Sounds like your tax person thinks you were reimbursed for the miles instead of paid for the miles.


----------



## Older Chauffeur (Oct 16, 2014)

Talbie said:


> So I have been ubering since sept and just met with tax persone and now am confused. My tax person says I cannot deduct mileage since uber pays me 64.5cents per mile on trips. Is this true or am I receiving bad advice. I drove 6500 miles and made 3550dollars.
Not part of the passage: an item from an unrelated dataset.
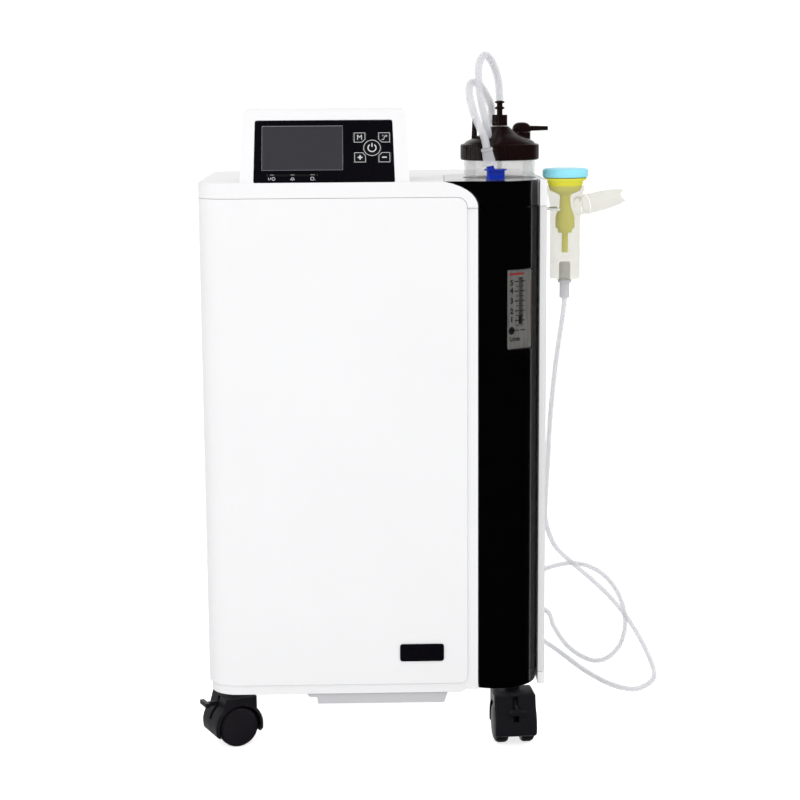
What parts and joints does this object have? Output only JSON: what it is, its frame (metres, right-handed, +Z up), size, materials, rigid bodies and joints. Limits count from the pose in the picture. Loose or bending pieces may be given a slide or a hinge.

Find another tax person, pronto! You are operating a business, and mileage driven for that business is most definitely a deduction on Schedule C. Your mileage deduction is worth $3,477.50 (3550x$0.535). I hope you have a mileage log.


----------



## Stevie The magic Unicorn (Apr 3, 2018)

Talbie said:


> So I have been ubering since sept and just met with tax persone and now am confused. My tax person says I cannot deduct mileage since uber pays me 64.5cents per mile on trips. Is this true or am I receiving bad advice. I drove 6500 miles and made 3550dollars.


This is not true,

This would only be true if you were receiving mileage on top of a salary or hourly rate, which you are not.

This is really bad advice, and they do not understand what is going on, and are too stupid to ask basic questions.

Download a do-it-yourself tax software and follow the step by step and you will end up much better off.

You should have virtually zero tax burden from driving Scruber for the year, equivalent to about $100 of w2 income.


----------